[START DATASET EXTRACT]

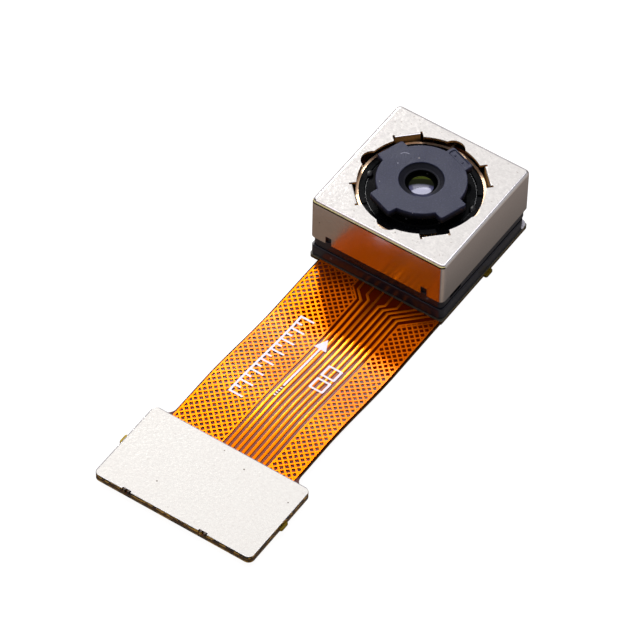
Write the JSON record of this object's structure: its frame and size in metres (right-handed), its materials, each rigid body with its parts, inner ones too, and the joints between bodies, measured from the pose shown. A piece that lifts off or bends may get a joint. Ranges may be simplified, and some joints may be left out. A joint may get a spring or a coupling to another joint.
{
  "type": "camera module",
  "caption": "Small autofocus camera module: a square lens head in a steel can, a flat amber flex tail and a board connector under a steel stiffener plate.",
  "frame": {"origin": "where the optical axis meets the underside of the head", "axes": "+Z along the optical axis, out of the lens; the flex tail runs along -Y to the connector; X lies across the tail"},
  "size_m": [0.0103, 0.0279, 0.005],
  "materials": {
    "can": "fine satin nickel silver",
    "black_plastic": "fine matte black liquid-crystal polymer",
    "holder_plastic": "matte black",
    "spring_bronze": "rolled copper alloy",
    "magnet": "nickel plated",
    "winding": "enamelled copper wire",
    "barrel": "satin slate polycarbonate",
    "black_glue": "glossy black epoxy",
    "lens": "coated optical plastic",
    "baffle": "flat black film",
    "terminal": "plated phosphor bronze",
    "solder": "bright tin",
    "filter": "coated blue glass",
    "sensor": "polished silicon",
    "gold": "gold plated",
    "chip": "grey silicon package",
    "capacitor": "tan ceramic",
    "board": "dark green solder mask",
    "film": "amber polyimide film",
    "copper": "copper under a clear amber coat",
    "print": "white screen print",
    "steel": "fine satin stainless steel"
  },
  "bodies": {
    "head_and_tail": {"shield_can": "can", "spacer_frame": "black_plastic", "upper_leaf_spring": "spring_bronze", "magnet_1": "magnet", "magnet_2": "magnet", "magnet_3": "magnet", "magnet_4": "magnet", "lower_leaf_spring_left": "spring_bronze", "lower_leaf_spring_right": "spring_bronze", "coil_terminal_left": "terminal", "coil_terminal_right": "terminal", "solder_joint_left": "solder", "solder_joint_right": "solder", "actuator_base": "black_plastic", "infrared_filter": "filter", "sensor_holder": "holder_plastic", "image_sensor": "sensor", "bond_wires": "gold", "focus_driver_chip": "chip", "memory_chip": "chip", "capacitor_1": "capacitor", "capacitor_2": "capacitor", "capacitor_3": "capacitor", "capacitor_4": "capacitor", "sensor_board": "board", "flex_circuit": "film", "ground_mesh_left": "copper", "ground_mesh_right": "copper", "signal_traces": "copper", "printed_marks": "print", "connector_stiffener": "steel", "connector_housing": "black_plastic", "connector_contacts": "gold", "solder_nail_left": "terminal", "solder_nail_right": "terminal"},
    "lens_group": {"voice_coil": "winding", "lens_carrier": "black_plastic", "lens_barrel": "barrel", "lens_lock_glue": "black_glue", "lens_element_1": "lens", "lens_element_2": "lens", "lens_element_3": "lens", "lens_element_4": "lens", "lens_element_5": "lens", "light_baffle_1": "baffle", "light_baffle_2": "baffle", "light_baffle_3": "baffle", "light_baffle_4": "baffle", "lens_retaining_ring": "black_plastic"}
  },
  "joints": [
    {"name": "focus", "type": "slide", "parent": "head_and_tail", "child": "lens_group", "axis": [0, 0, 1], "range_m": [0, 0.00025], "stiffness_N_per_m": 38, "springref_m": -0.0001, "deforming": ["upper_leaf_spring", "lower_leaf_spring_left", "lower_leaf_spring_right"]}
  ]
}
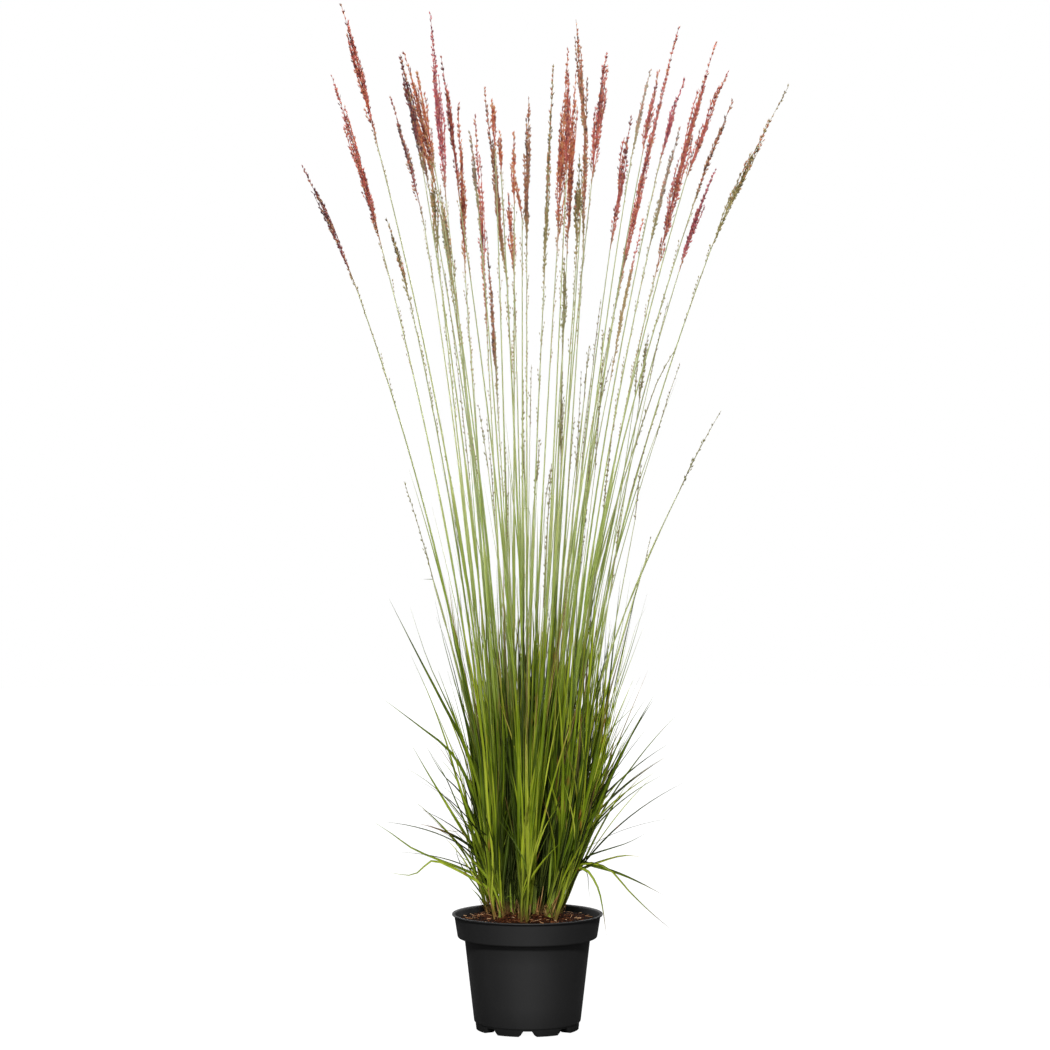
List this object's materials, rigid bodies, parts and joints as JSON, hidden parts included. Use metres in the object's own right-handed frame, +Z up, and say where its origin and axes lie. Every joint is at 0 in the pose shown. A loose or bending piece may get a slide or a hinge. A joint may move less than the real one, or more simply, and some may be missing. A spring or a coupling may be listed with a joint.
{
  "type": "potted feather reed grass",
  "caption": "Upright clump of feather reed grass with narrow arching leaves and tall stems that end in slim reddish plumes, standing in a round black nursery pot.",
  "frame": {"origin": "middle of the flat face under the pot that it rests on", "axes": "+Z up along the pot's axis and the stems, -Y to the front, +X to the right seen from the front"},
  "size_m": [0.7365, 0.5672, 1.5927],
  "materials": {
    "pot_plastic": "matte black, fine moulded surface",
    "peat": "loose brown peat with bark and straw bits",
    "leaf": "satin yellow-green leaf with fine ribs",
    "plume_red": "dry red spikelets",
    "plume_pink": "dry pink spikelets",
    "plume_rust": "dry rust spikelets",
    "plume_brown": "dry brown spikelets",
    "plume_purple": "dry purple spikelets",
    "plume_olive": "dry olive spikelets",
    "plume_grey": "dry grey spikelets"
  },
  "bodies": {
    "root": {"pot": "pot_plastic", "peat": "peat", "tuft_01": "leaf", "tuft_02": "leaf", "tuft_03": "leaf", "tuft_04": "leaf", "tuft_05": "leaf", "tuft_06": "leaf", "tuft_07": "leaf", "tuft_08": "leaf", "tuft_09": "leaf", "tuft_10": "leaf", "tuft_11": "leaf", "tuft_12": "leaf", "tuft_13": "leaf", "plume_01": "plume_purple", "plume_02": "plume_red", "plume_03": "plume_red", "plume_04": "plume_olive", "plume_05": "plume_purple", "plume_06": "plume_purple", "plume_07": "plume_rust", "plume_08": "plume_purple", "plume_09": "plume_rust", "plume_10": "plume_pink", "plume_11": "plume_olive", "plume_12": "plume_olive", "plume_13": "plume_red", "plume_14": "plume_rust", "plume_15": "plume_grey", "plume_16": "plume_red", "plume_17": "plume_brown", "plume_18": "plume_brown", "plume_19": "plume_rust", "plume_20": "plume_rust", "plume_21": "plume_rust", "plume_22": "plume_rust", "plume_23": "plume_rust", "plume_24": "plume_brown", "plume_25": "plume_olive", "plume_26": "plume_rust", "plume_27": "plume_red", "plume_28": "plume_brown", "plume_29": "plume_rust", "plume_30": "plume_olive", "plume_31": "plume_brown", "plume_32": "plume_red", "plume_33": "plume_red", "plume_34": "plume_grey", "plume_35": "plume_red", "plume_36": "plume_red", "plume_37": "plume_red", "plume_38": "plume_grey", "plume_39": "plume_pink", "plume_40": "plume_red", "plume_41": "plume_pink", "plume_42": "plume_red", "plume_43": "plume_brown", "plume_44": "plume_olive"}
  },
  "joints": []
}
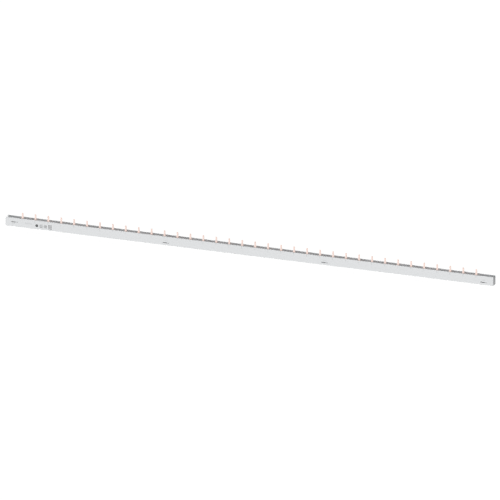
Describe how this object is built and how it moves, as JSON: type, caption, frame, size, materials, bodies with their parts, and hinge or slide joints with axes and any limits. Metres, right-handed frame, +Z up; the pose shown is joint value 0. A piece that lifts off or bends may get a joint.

[END DATASET EXTRACT]

- [YOUR GOAL]:
Please set down the whole listing above without altering a single line.

- [ANSWER TO THE PROBLEM]:
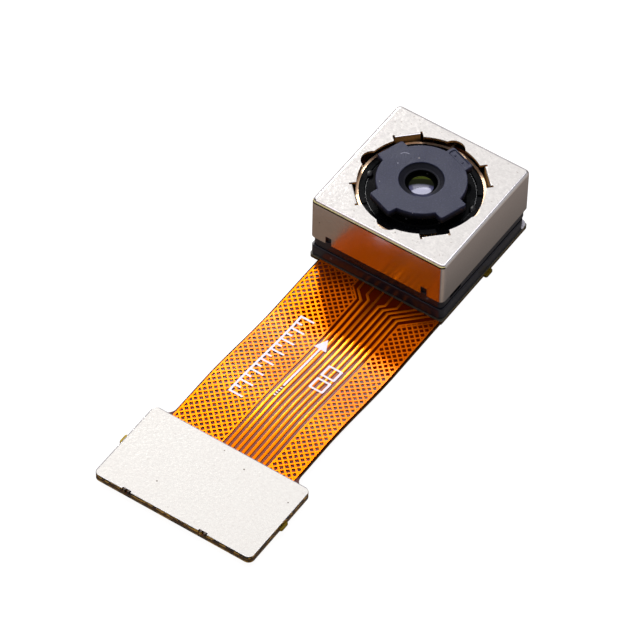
Write the JSON record of this object's structure: its frame and size in metres (right-handed), its materials, each rigid body with its parts, inner ones too, and the joints between bodies, measured from the pose shown. A piece that lifts off or bends may get a joint. Ranges may be simplified, and some joints may be left out. A joint may get a spring or a coupling to another joint.
{
  "type": "camera module",
  "caption": "Small autofocus camera module: a square lens head in a steel can, a flat amber flex tail and a board connector under a steel stiffener plate.",
  "frame": {"origin": "where the optical axis meets the underside of the head", "axes": "+Z along the optical axis, out of the lens; the flex tail runs along -Y to the connector; X lies across the tail"},
  "size_m": [0.0103, 0.0279, 0.005],
  "materials": {
    "can": "fine satin nickel silver",
    "black_plastic": "fine matte black liquid-crystal polymer",
    "holder_plastic": "matte black",
    "spring_bronze": "rolled copper alloy",
    "magnet": "nickel plated",
    "winding": "enamelled copper wire",
    "barrel": "satin slate polycarbonate",
    "black_glue": "glossy black epoxy",
    "lens": "coated optical plastic",
    "baffle": "flat black film",
    "terminal": "plated phosphor bronze",
    "solder": "bright tin",
    "filter": "coated blue glass",
    "sensor": "polished silicon",
    "gold": "gold plated",
    "chip": "grey silicon package",
    "capacitor": "tan ceramic",
    "board": "dark green solder mask",
    "film": "amber polyimide film",
    "copper": "copper under a clear amber coat",
    "print": "white screen print",
    "steel": "fine satin stainless steel"
  },
  "bodies": {
    "head_and_tail": {"shield_can": "can", "spacer_frame": "black_plastic", "upper_leaf_spring": "spring_bronze", "magnet_1": "magnet", "magnet_2": "magnet", "magnet_3": "magnet", "magnet_4": "magnet", "lower_leaf_spring_left": "spring_bronze", "lower_leaf_spring_right": "spring_bronze", "coil_terminal_left": "terminal", "coil_terminal_right": "terminal", "solder_joint_left": "solder", "solder_joint_right": "solder", "actuator_base": "black_plastic", "infrared_filter": "filter", "sensor_holder": "holder_plastic", "image_sensor": "sensor", "bond_wires": "gold", "focus_driver_chip": "chip", "memory_chip": "chip", "capacitor_1": "capacitor", "capacitor_2": "capacitor", "capacitor_3": "capacitor", "capacitor_4": "capacitor", "sensor_board": "board", "flex_circuit": "film", "ground_mesh_left": "copper", "ground_mesh_right": "copper", "signal_traces": "copper", "printed_marks": "print", "connector_stiffener": "steel", "connector_housing": "black_plastic", "connector_contacts": "gold", "solder_nail_left": "terminal", "solder_nail_right": "terminal"},
    "lens_group": {"voice_coil": "winding", "lens_carrier": "black_plastic", "lens_barrel": "barrel", "lens_lock_glue": "black_glue", "lens_element_1": "lens", "lens_element_2": "lens", "lens_element_3": "lens", "lens_element_4": "lens", "lens_element_5": "lens", "light_baffle_1": "baffle", "light_baffle_2": "baffle", "light_baffle_3": "baffle", "light_baffle_4": "baffle", "lens_retaining_ring": "black_plastic"}
  },
  "joints": [
    {"name": "focus", "type": "slide", "parent": "head_and_tail", "child": "lens_group", "axis": [0, 0, 1], "range_m": [0, 0.00025], "stiffness_N_per_m": 38, "springref_m": -0.0001, "deforming": ["upper_leaf_spring", "lower_leaf_spring_left", "lower_leaf_spring_right"]}
  ]
}
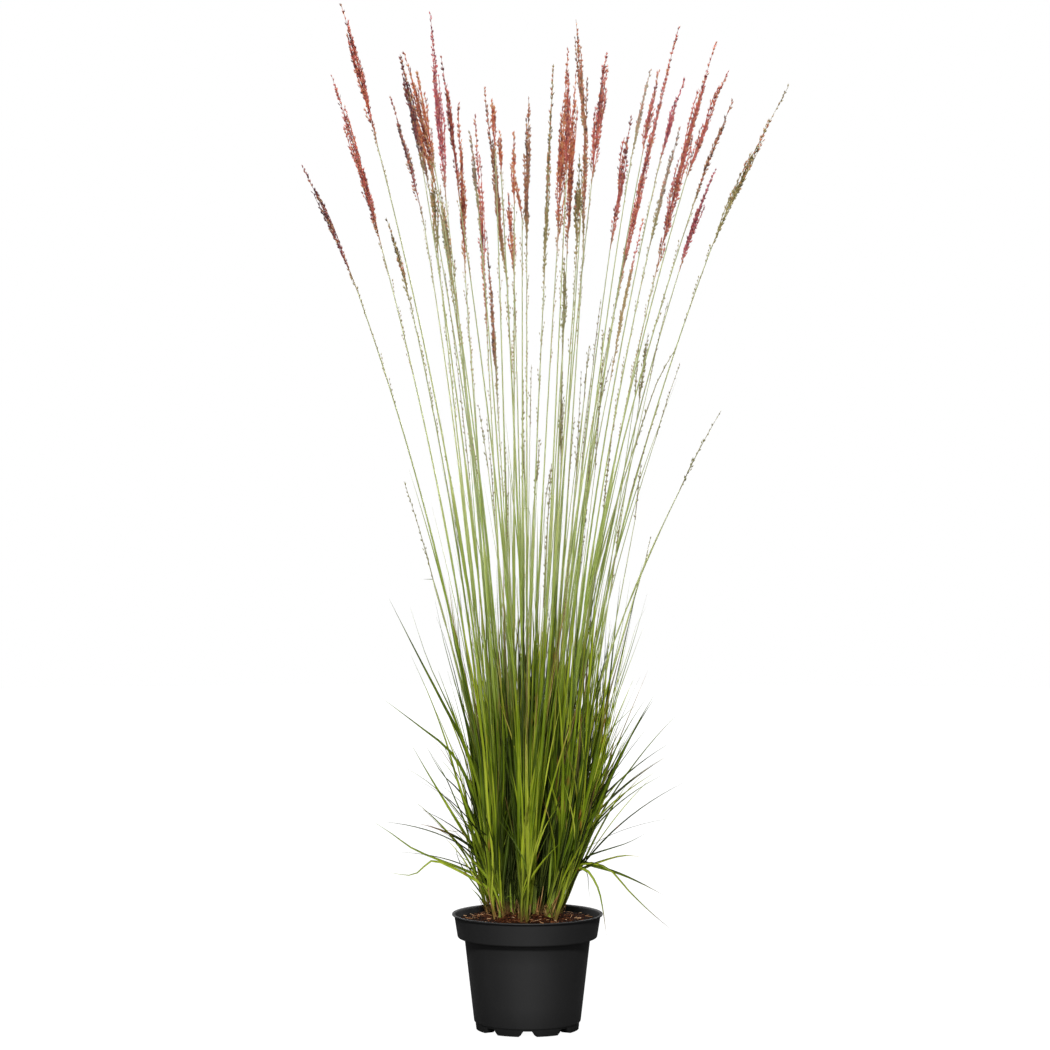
List this object's materials, rigid bodies, parts and joints as JSON, hidden parts included. Use metres in the object's own right-handed frame, +Z up, and say where its origin and axes lie. Every joint is at 0 in the pose shown. A loose or bending piece may get a slide or a hinge. A joint may move less than the real one, or more simply, and some may be missing. A spring or a coupling may be listed with a joint.
{
  "type": "potted feather reed grass",
  "caption": "Upright clump of feather reed grass with narrow arching leaves and tall stems that end in slim reddish plumes, standing in a round black nursery pot.",
  "frame": {"origin": "middle of the flat face under the pot that it rests on", "axes": "+Z up along the pot's axis and the stems, -Y to the front, +X to the right seen from the front"},
  "size_m": [0.7365, 0.5672, 1.5927],
  "materials": {
    "pot_plastic": "matte black, fine moulded surface",
    "peat": "loose brown peat with bark and straw bits",
    "leaf": "satin yellow-green leaf with fine ribs",
    "plume_red": "dry red spikelets",
    "plume_pink": "dry pink spikelets",
    "plume_rust": "dry rust spikelets",
    "plume_brown": "dry brown spikelets",
    "plume_purple": "dry purple spikelets",
    "plume_olive": "dry olive spikelets",
    "plume_grey": "dry grey spikelets"
  },
  "bodies": {
    "root": {"pot": "pot_plastic", "peat": "peat", "tuft_01": "leaf", "tuft_02": "leaf", "tuft_03": "leaf", "tuft_04": "leaf", "tuft_05": "leaf", "tuft_06": "leaf", "tuft_07": "leaf", "tuft_08": "leaf", "tuft_09": "leaf", "tuft_10": "leaf", "tuft_11": "leaf", "tuft_12": "leaf", "tuft_13": "leaf", "plume_01": "plume_purple", "plume_02": "plume_red", "plume_03": "plume_red", "plume_04": "plume_olive", "plume_05": "plume_purple", "plume_06": "plume_purple", "plume_07": "plume_rust", "plume_08": "plume_purple", "plume_09": "plume_rust", "plume_10": "plume_pink", "plume_11": "plume_olive", "plume_12": "plume_olive", "plume_13": "plume_red", "plume_14": "plume_rust", "plume_15": "plume_grey", "plume_16": "plume_red", "plume_17": "plume_brown", "plume_18": "plume_brown", "plume_19": "plume_rust", "plume_20": "plume_rust", "plume_21": "plume_rust", "plume_22": "plume_rust", "plume_23": "plume_rust", "plume_24": "plume_brown", "plume_25": "plume_olive", "plume_26": "plume_rust", "plume_27": "plume_red", "plume_28": "plume_brown", "plume_29": "plume_rust", "plume_30": "plume_olive", "plume_31": "plume_brown", "plume_32": "plume_red", "plume_33": "plume_red", "plume_34": "plume_grey", "plume_35": "plume_red", "plume_36": "plume_red", "plume_37": "plume_red", "plume_38": "plume_grey", "plume_39": "plume_pink", "plume_40": "plume_red", "plume_41": "plume_pink", "plume_42": "plume_red", "plume_43": "plume_brown", "plume_44": "plume_olive"}
  },
  "joints": []
}
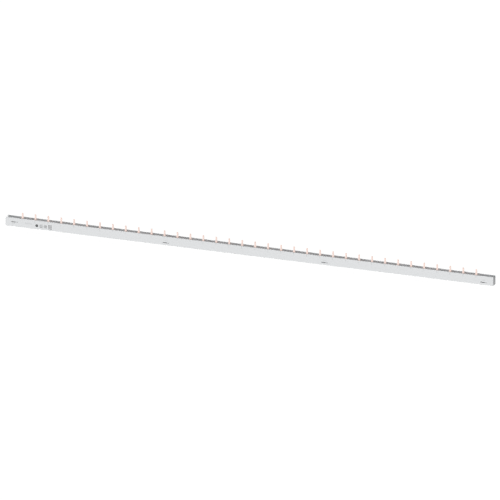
Describe how this object is built and how it moves, as JSON: type, caption, frame, size, materials, bodies with their parts, and hinge or slide joints with axes and any limits. Metres, right-handed frame, +Z up; the pose shown is joint value 0. A piece that lifts off or bends may get a joint.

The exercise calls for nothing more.